§ **Written problem**
Repeat the entire listing exactly as written.

§ **Supplied information**
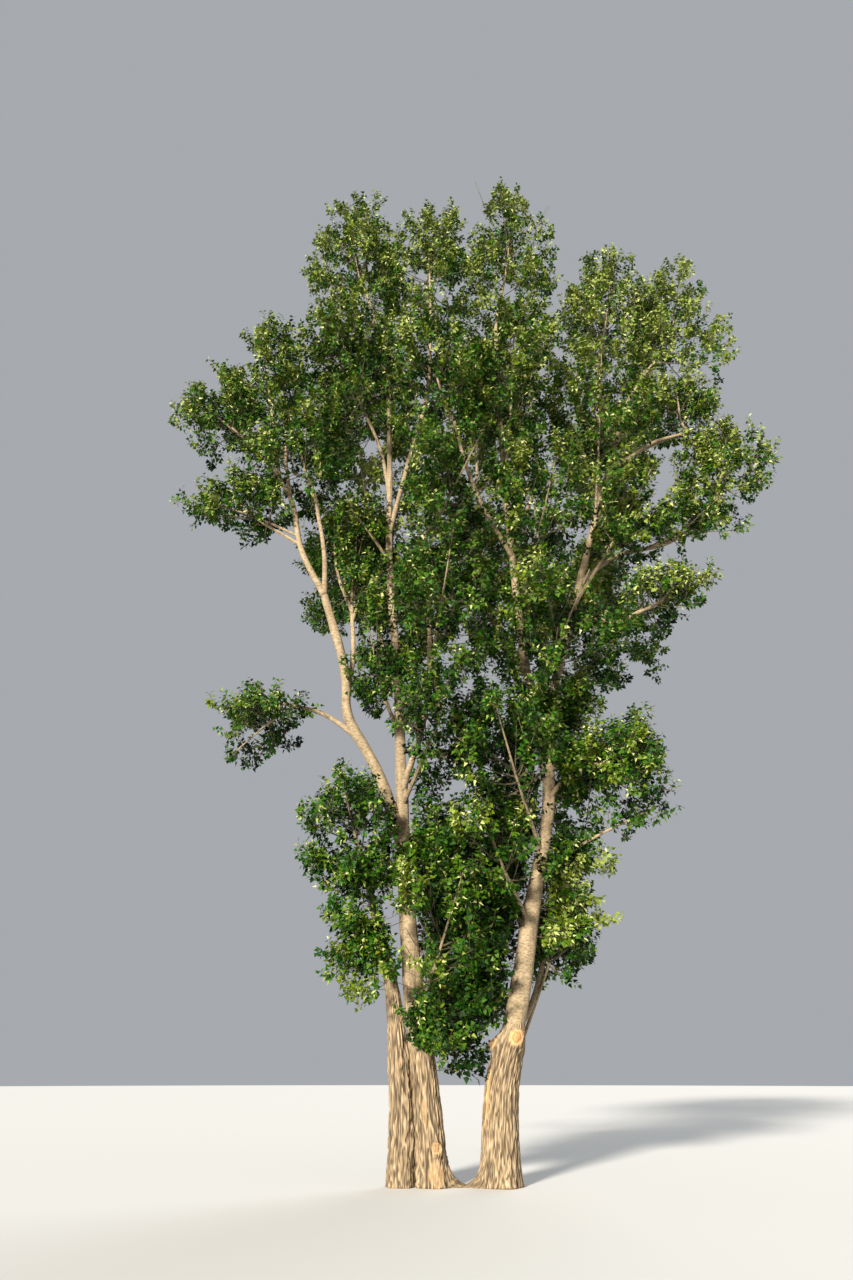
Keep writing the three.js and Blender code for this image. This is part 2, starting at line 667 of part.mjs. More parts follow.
// The leaves along a twig stand on the two faces that look sideways, each as large as fits
function sideLeaves(twig, space, obstacles, random) {
  const count = Math.max(1, Math.round(twig.length / TWIG.leafSpacing));
  const leaves = [];
  for (let i = 0; i < 2 * count; i += 1) {
    const share = THREE.MathUtils.lerp(TWIG.firstLeaf, TWIG.lastLeaf, (i + 0.5) / (2 * count));
    const root = new THREE.Vector3().copy(twig.root).addScaledVector(twig.way, share * twig.length);
    const turn = ((i % 2 ? 1 : -1) * Math.PI) / TWIG_SIDES;
    const outward = new THREE.Vector3()
      .addScaledVector(twig.side, Math.sin(turn))
      .addScaledVector(twig.across, -Math.cos(turn));
    const spread = THREE.MathUtils.lerp(LEAF_SPREAD.least, LEAF_SPREAD.most, random());
    const way = new THREE.Vector3()
      .addScaledVector(outward, Math.sin(spread))
      .addScaledVector(twig.way, Math.cos(spread))
      .normalize();
    const side = sideOf(way, twig.across, BLADE_TURN * (random() - 0.5));
    for (const size of LEAF_SIZES) {
      const leaf = leafSolid(root, way, side, LEAF.length * size);
      if (!fits(leaf, space, [...obstacles, ...leaves])) continue;
      leaves.push(leaf);
      break;
    }
  }
  return leaves;
}

// A mass is its stem, its twigs and their leaves. None touches another that it doesn't grow on.
function massSolid(made, obstacles, seed) {
  const random = seededRandom(seed);
  const twigs = massTwigs(made, obstacles, random);
  const leaves = [];
  for (const twig of twigs) {
    const otherTwigs = twigs.filter((other) => other !== twig).map((other) => other.solid);
    const inTheWay = [...obstacles, made.stem, twig.blade, ...otherTwigs, ...leaves];
    leaves.push(...sideLeaves(twig, made.space, inTheWay, random));
  }
  const pieces = [...twigs.map((twig) => twig.solid), ...leaves];
  return largestBody(pieces.reduce((all, piece) => all.add(piece), made.stem));
}

function leafColour(height) {
  const share = THREE.MathUtils.clamp(height / LEAF_COLOUR.top, 0, 1);
  return new THREE.Color().lerpColors(LEAF_COLOUR.low, LEAF_COLOUR.high, share);
}

function meshOf(name, solid, colour, roughness) {
  const made = solid.getMesh();
  const geometry = new THREE.BufferGeometry();
  geometry.setAttribute("position", new THREE.BufferAttribute(made.vertProperties, 3));
  geometry.setIndex(new THREE.BufferAttribute(made.triVerts, 1));
  geometry.computeVertexNormals();
  const material = new THREE.MeshStandardMaterial({ color: colour, roughness, metalness: 0 });
  const mesh = new THREE.Mesh(geometry, material);
  mesh.name = name;
  return mesh;
}

function makeLimbs() {
  const limbs = makeStems();
  addBoughs(limbs);
  return limbs;
}

// Turns the first ring so that it lies flat on the end of the host limb
function squareFoot(frames, endWay) {
  const normal = frames.normals[0];
  normal.addScaledVector(endWay, -normal.dot(endWay)).normalize();
  frames.binormals[0].crossVectors(endWay, normal);
}

// Turns all rings of a mass's stem so that one of its faces looks away from the middle of the tree
function turnOutward(frames, space) {
  const { halfWidth, halfDepth } = CROWN;
  const away = new THREE.Vector3(space.middle.x / halfWidth, space.middle.y / halfDepth, 0);
  const turn = Math.atan2(-away.dot(frames.normals[1]), away.dot(frames.binormals[1]));
  frames.tangents.forEach((tangent, ring) => {
    frames.normals[ring].applyAxisAngle(tangent, turn);
    frames.binormals[ring].applyAxisAngle(tangent, turn);
  });
}

// The stems of all masses stand before any twig does, so that every twig can keep clear of them
function massStems(limbs) {
  return Object.entries(MASSES).map(([name, mass]) => {
    const space = makeSpace(mass, Object.values(MASSES).filter((other) => other !== mass));
    const host = limbs.get(mass.host);
    const curve = massCurve(mass, space, host);
    const frames = curve.computeFrenetFrames(MASS_STEM.rings, false);
    turnOutward(frames, space);
    if (mass.along === 1) squareFoot(frames, host.endWay);
    const reach = reachInside(space, onStem(curve, 1), frames.tangents[MASS_STEM.rings]);
    const leafLength = MASS_STEM.topLeaf * Math.min(LEAF.length, reach);
    const whole = rodWithLeaf(curve, frames, MASS_STEM.rings, MASS_STEM.radii, leafLength);
    const stem = mass.along === 1 ? whole : largestBody(whole.subtract(host.grown));
    return { name, mass, space, curve, frames, stem };
  });
}

function makeMasses(limbs) {
  const masses = massStems(limbs);
  const limbSolids = [...limbs.values()].map((limb) => limb.solid);
  masses.forEach((made, index) => {
    const otherStems = masses.filter((other) => other !== made).map((other) => other.stem);
    made.solid = massSolid(made, [...limbSolids, ...otherStems], index + 1);
  });
  return masses;
}

const tree = new THREE.Group();
const limbs = makeLimbs();
for (const [name, limb] of limbs) {
  tree.add(meshOf(name, limb.solid, limb.colour, ROUGHNESS.bark));
}
for (const made of makeMasses(limbs)) {
  tree.add(meshOf(made.name, made.solid, leafColour(made.space.middle.z), ROUGHNESS.leaves));
}

export default tree;
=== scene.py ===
# A tall poplar with three stems from one root, in full summer leaf.
# Metres, +Z up. The origin is on the flat ground cut under the right stem.
# The limbs get bark with relief, and each mass of foliage gets its twigs and leaves by the same
# seeded rule that made its solid, carried on to finer twigs inside the same space.
import math

import bpy
import numpy as np
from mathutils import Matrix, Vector, noise


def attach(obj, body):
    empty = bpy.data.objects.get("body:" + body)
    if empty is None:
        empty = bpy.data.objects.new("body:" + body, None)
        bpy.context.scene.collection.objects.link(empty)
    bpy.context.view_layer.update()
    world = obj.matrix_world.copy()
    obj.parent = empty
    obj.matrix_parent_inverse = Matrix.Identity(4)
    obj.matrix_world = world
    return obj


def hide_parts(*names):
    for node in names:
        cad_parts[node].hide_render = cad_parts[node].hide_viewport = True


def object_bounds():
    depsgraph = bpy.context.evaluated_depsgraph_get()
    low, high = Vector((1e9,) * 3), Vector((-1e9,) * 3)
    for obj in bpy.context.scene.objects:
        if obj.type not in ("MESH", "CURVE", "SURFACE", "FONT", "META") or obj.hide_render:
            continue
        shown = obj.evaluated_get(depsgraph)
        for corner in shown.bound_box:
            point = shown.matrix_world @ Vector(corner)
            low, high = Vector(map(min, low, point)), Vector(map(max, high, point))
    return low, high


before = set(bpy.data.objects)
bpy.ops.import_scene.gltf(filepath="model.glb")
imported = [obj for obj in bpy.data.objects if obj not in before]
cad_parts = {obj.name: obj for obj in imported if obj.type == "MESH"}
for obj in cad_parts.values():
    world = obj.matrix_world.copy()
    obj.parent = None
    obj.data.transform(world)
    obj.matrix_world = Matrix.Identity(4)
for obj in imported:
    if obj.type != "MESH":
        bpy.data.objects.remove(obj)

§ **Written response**
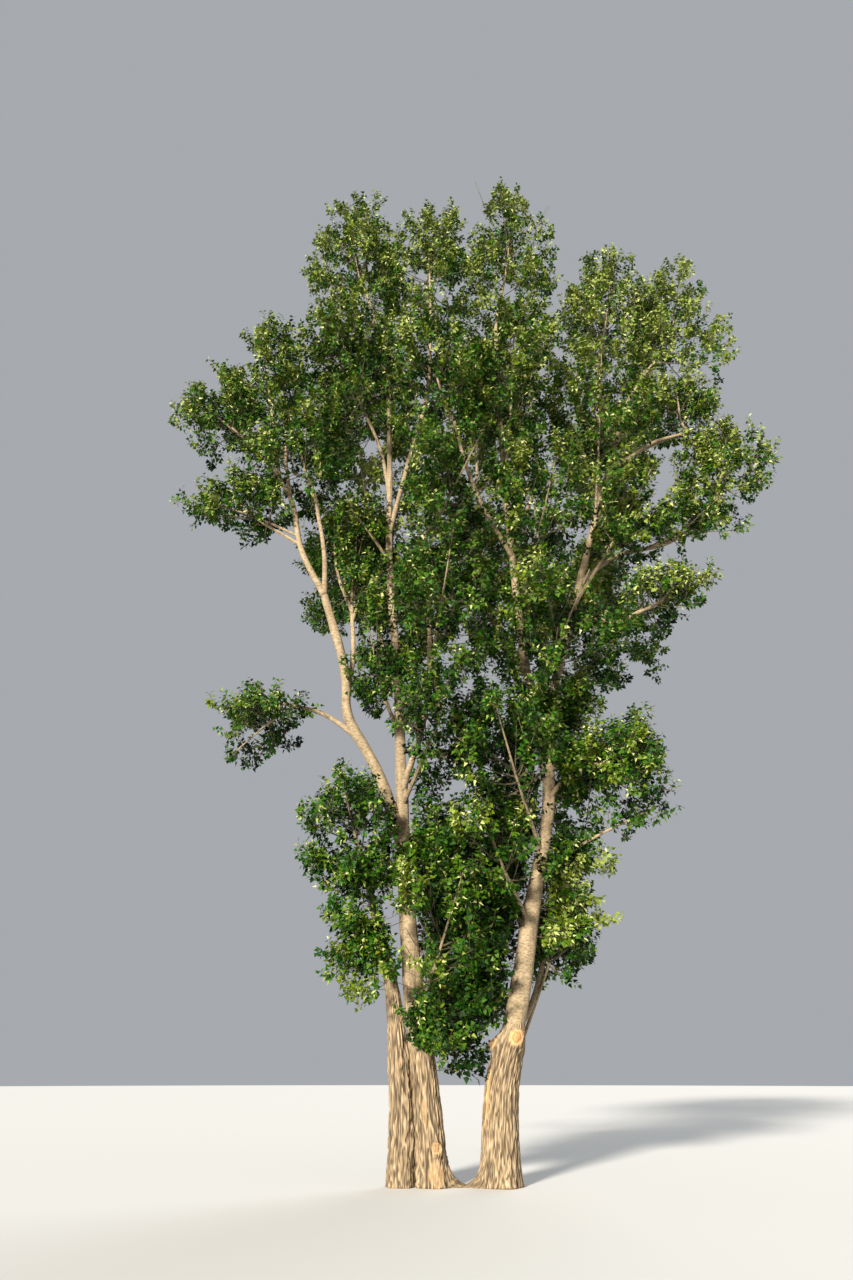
Keep writing the three.js and Blender code for this image. This is part 2, starting at line 667 of part.mjs. More parts follow.
// The leaves along a twig stand on the two faces that look sideways, each as large as fits
function sideLeaves(twig, space, obstacles, random) {
  const count = Math.max(1, Math.round(twig.length / TWIG.leafSpacing));
  const leaves = [];
  for (let i = 0; i < 2 * count; i += 1) {
    const share = THREE.MathUtils.lerp(TWIG.firstLeaf, TWIG.lastLeaf, (i + 0.5) / (2 * count));
    const root = new THREE.Vector3().copy(twig.root).addScaledVector(twig.way, share * twig.length);
    const turn = ((i % 2 ? 1 : -1) * Math.PI) / TWIG_SIDES;
    const outward = new THREE.Vector3()
      .addScaledVector(twig.side, Math.sin(turn))
      .addScaledVector(twig.across, -Math.cos(turn));
    const spread = THREE.MathUtils.lerp(LEAF_SPREAD.least, LEAF_SPREAD.most, random());
    const way = new THREE.Vector3()
      .addScaledVector(outward, Math.sin(spread))
      .addScaledVector(twig.way, Math.cos(spread))
      .normalize();
    const side = sideOf(way, twig.across, BLADE_TURN * (random() - 0.5));
    for (const size of LEAF_SIZES) {
      const leaf = leafSolid(root, way, side, LEAF.length * size);
      if (!fits(leaf, space, [...obstacles, ...leaves])) continue;
      leaves.push(leaf);
      break;
    }
  }
  return leaves;
}

// A mass is its stem, its twigs and their leaves. None touches another that it doesn't grow on.
function massSolid(made, obstacles, seed) {
  const random = seededRandom(seed);
  const twigs = massTwigs(made, obstacles, random);
  const leaves = [];
  for (const twig of twigs) {
    const otherTwigs = twigs.filter((other) => other !== twig).map((other) => other.solid);
    const inTheWay = [...obstacles, made.stem, twig.blade, ...otherTwigs, ...leaves];
    leaves.push(...sideLeaves(twig, made.space, inTheWay, random));
  }
  const pieces = [...twigs.map((twig) => twig.solid), ...leaves];
  return largestBody(pieces.reduce((all, piece) => all.add(piece), made.stem));
}

function leafColour(height) {
  const share = THREE.MathUtils.clamp(height / LEAF_COLOUR.top, 0, 1);
  return new THREE.Color().lerpColors(LEAF_COLOUR.low, LEAF_COLOUR.high, share);
}

function meshOf(name, solid, colour, roughness) {
  const made = solid.getMesh();
  const geometry = new THREE.BufferGeometry();
  geometry.setAttribute("position", new THREE.BufferAttribute(made.vertProperties, 3));
  geometry.setIndex(new THREE.BufferAttribute(made.triVerts, 1));
  geometry.computeVertexNormals();
  const material = new THREE.MeshStandardMaterial({ color: colour, roughness, metalness: 0 });
  const mesh = new THREE.Mesh(geometry, material);
  mesh.name = name;
  return mesh;
}

function makeLimbs() {
  const limbs = makeStems();
  addBoughs(limbs);
  return limbs;
}

// Turns the first ring so that it lies flat on the end of the host limb
function squareFoot(frames, endWay) {
  const normal = frames.normals[0];
  normal.addScaledVector(endWay, -normal.dot(endWay)).normalize();
  frames.binormals[0].crossVectors(endWay, normal);
}

// Turns all rings of a mass's stem so that one of its faces looks away from the middle of the tree
function turnOutward(frames, space) {
  const { halfWidth, halfDepth } = CROWN;
  const away = new THREE.Vector3(space.middle.x / halfWidth, space.middle.y / halfDepth, 0);
  const turn = Math.atan2(-away.dot(frames.normals[1]), away.dot(frames.binormals[1]));
  frames.tangents.forEach((tangent, ring) => {
    frames.normals[ring].applyAxisAngle(tangent, turn);
    frames.binormals[ring].applyAxisAngle(tangent, turn);
  });
}

// The stems of all masses stand before any twig does, so that every twig can keep clear of them
function massStems(limbs) {
  return Object.entries(MASSES).map(([name, mass]) => {
    const space = makeSpace(mass, Object.values(MASSES).filter((other) => other !== mass));
    const host = limbs.get(mass.host);
    const curve = massCurve(mass, space, host);
    const frames = curve.computeFrenetFrames(MASS_STEM.rings, false);
    turnOutward(frames, space);
    if (mass.along === 1) squareFoot(frames, host.endWay);
    const reach = reachInside(space, onStem(curve, 1), frames.tangents[MASS_STEM.rings]);
    const leafLength = MASS_STEM.topLeaf * Math.min(LEAF.length, reach);
    const whole = rodWithLeaf(curve, frames, MASS_STEM.rings, MASS_STEM.radii, leafLength);
    const stem = mass.along === 1 ? whole : largestBody(whole.subtract(host.grown));
    return { name, mass, space, curve, frames, stem };
  });
}

function makeMasses(limbs) {
  const masses = massStems(limbs);
  const limbSolids = [...limbs.values()].map((limb) => limb.solid);
  masses.forEach((made, index) => {
    const otherStems = masses.filter((other) => other !== made).map((other) => other.stem);
    made.solid = massSolid(made, [...limbSolids, ...otherStems], index + 1);
  });
  return masses;
}

const tree = new THREE.Group();
const limbs = makeLimbs();
for (const [name, limb] of limbs) {
  tree.add(meshOf(name, limb.solid, limb.colour, ROUGHNESS.bark));
}
for (const made of makeMasses(limbs)) {
  tree.add(meshOf(made.name, made.solid, leafColour(made.space.middle.z), ROUGHNESS.leaves));
}

export default tree;
=== scene.py ===
# A tall poplar with three stems from one root, in full summer leaf.
# Metres, +Z up. The origin is on the flat ground cut under the right stem.
# The limbs get bark with relief, and each mass of foliage gets its twigs and leaves by the same
# seeded rule that made its solid, carried on to finer twigs inside the same space.
import math

import bpy
import numpy as np
from mathutils import Matrix, Vector, noise


def attach(obj, body):
    empty = bpy.data.objects.get("body:" + body)
    if empty is None:
        empty = bpy.data.objects.new("body:" + body, None)
        bpy.context.scene.collection.objects.link(empty)
    bpy.context.view_layer.update()
    world = obj.matrix_world.copy()
    obj.parent = empty
    obj.matrix_parent_inverse = Matrix.Identity(4)
    obj.matrix_world = world
    return obj


def hide_parts(*names):
    for node in names:
        cad_parts[node].hide_render = cad_parts[node].hide_viewport = True


def object_bounds():
    depsgraph = bpy.context.evaluated_depsgraph_get()
    low, high = Vector((1e9,) * 3), Vector((-1e9,) * 3)
    for obj in bpy.context.scene.objects:
        if obj.type not in ("MESH", "CURVE", "SURFACE", "FONT", "META") or obj.hide_render:
            continue
        shown = obj.evaluated_get(depsgraph)
        for corner in shown.bound_box:
            point = shown.matrix_world @ Vector(corner)
            low, high = Vector(map(min, low, point)), Vector(map(max, high, point))
    return low, high


before = set(bpy.data.objects)
bpy.ops.import_scene.gltf(filepath="model.glb")
imported = [obj for obj in bpy.data.objects if obj not in before]
cad_parts = {obj.name: obj for obj in imported if obj.type == "MESH"}
for obj in cad_parts.values():
    world = obj.matrix_world.copy()
    obj.parent = None
    obj.data.transform(world)
    obj.matrix_world = Matrix.Identity(4)
for obj in imported:
    if obj.type != "MESH":
        bpy.data.objects.remove(obj)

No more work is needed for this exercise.